1. Participatory institutions are ongoing, sustainable, and formal public venues that allow political actors to enjoy voice and vote in public policy decisions (adapted from Wampler 2007c, 1). The term “subnational” refers to all governments that are not part of the national or federal government structure, such as municipal, city, district, provincial, and regional governments.

2. Data shortcomings do not allow the systematic exploration of these reforms at the micro level (i.e., individual institutions in every subnational government); however, future research may undertake that challenge.

3. I am grateful to Lindsay Mayka for assistance with theorizing this particular population of reforms.

For more on participatory governance and participatory institutions, see Avritzer 2002; Baiocchi 2003a; Baiocchi and Ganuza 2017; Blair 2000; Fung and Wright 2003; Geissel and Newton 2012; Mayka 2019; G. Smith 2009; and Wright 2010.
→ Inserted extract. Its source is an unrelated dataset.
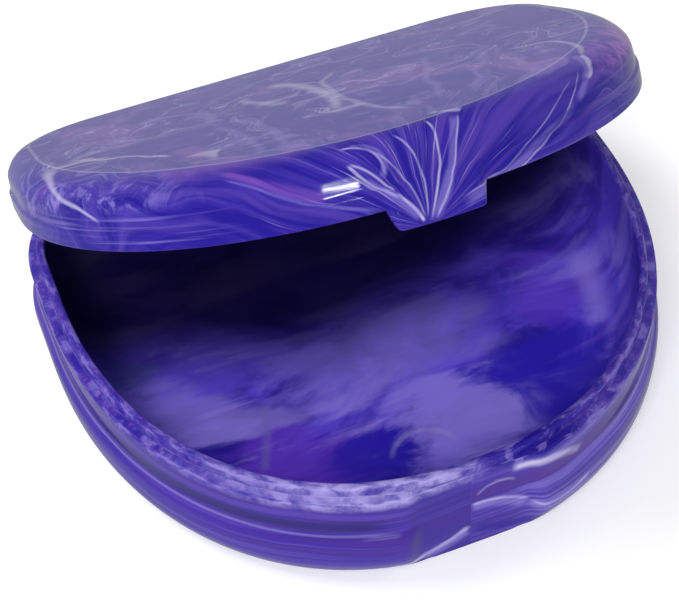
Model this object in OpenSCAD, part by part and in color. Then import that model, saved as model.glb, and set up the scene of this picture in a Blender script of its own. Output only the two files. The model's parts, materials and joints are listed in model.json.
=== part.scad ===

4. An extensive literature explores the trend to decentralize governments around the world. For just a sample, see Campbell 2003; Connerley, Eaton, and Smoke 2010; Crook and Manor 1998; Dickovick 2011; Eaton 2004; Falleti 2010; Grindle 2000; Montero and Samuels 2004; Oxhorn, Tulchin, and Selee 2004; and Willis, Garman, and Haggard 1999.

5. All translations in this book are the author’s. For a copy of the law, see http://www.oas.org/juridico/spanish/blv_res16.pdf.

6. See chapter 2 of the law, which can be accessed at http://www2.congreso.gob.pe/sicr/cendocbib/con4_uibd.nsf /B24C5FDB311A9EAF05257B8300648EAF/$FILE/27783.pdf.

7. The website Participedia.net centralizes information about these varied experiments around the world.

8. For just a few examples, see Abers 2000; Baiocchi 2005; Schönwälder 2002; and Selee 2009.